EMANUELA ZANASI
Cronaca

Infermiera accusata di omicidio alla Rsa di Formigine: iniezione letale e falsificazione cartelle

Una 49enne accusata di omicidio volontario in una Rsa di Formigine. Indagini su altri possibili decessi sospetti.

Sul caso indagano i carabinieri

Sul caso indagano i carabinieri

Modena, 14 dicembre 2024 – Ci sarebbe almeno un’altra denuncia precedente a carico dell’infermiera 49enne accusata di omicidio volontario nei confronti di una ospite della Rsa privata di Formigine, una donna gravemente malata alla quale – secondo l’accusa – l’infermiera avrebbe iniettato con una siringa vuota dell’aria nelle vene procurandone il decesso.

La professionista aveva infatti prestato servizio negli anni precedenti in altre strutture da dove sarebbe stata allontanata proprio per alcuni comportamenti anomali notati dai colleghi.

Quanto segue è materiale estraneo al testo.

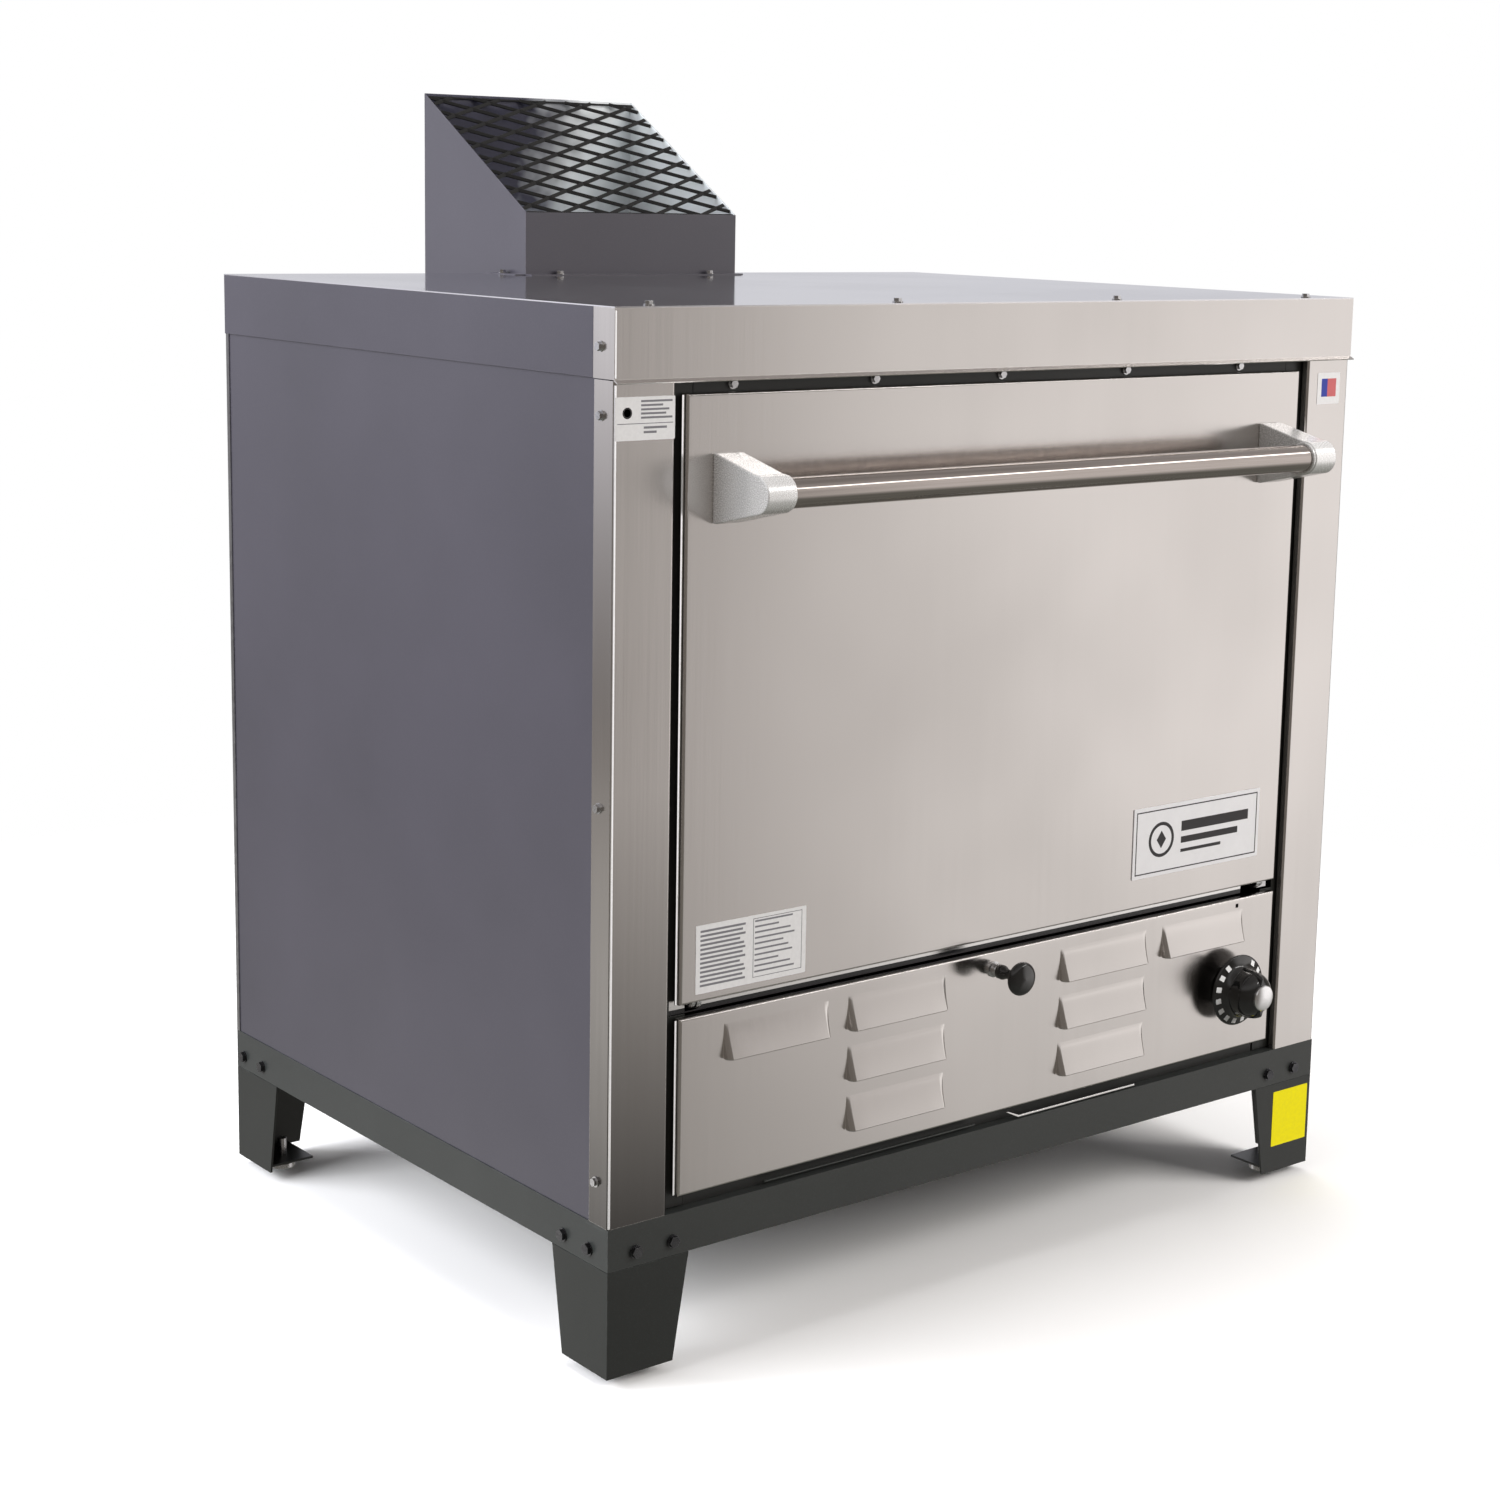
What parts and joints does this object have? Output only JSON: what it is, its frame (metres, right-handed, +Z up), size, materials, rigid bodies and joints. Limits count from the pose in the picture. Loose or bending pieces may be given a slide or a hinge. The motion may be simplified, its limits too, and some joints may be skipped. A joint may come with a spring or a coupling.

In particolare si sarebbero accorti che la donna riusciva a contraffare cartelle cliniche alle quali non aveva diritto di accesso. La 49enne, è emerso, si occupava in particolare di pazienti molto gravi, scegliendo preferibilmente turni nel fine settimana, forse per avere meno occhi indiscreti intorno.

E’ stato il personale di una casa di riposo dove la donna aveva lavorato nel 2023 a sorprenderla falsificare prescrizioni farmacologiche entrando nel sistema informatico attraverso le credenziali di un medico, ma ancora prima, hanno ricostruito gli inquirenti, ci sarebbero altri episodi simili in altre due rsa dove la donna aveva lavorato nel 2020 e nel 2021.

L’infermiera sarebbe stata allontanata da tutte queste strutture ma mai interdetta dalla professione, trovando così un altro impiego nella Rsa formiginese.

Ombre sul passato della professionista sulle quali ora i carabinieri, coordinati dalla Procura, stanno cercando di fare luce, soprattutto vogliono accertare se la donna sia responsabile di altri decessi. Il quadro accusatorio per ora ha però un punto fermo: il grave episodio avvenuto nella struttura di Formigine il 31 maggio di quest’anno quando, secondo gli inquirenti, l’infermiera avrebbe iniettato aria nel catetere venoso di una paziente di 62 anni affetta da sla, allo stadio terminale della malattia, in regime di sedazione profonda provocandone il decesso.

Anche in questo caso la segnalazione è partita dal personale sanitario, testimone oculare del gesto della collega ma questa volta ha fatto scattare l’indagine della Procura e la successiva misura interdittiva dalla professione per 8 mesi.

La donna è accusata di omicidio volontario, aggravato dall’essere stato commesso con mezzo insidioso con premeditazione e a danno di una persona ricoverata. Le indagini però non sono ancora chiuse, per questo la 49enne, seguita dall’avvocato di fiducia Samantha Amodio, ha scelto di avvalersi della facoltà di non rispondere durante l’interrogatorio di garanzia di sabato scorso davanti al gip Carolina Clò. "Non ho ancora avuto contezza integrale delle risultanze investigative – ha spiegato il legale – attendo di avere il quadro più completo affinché la mia assistita possa fornire alla Procura il suo contributo nella ricostruzione dei fatti; fatti che intende sicuramente spiegare per difendersi da questa accusa molto grave".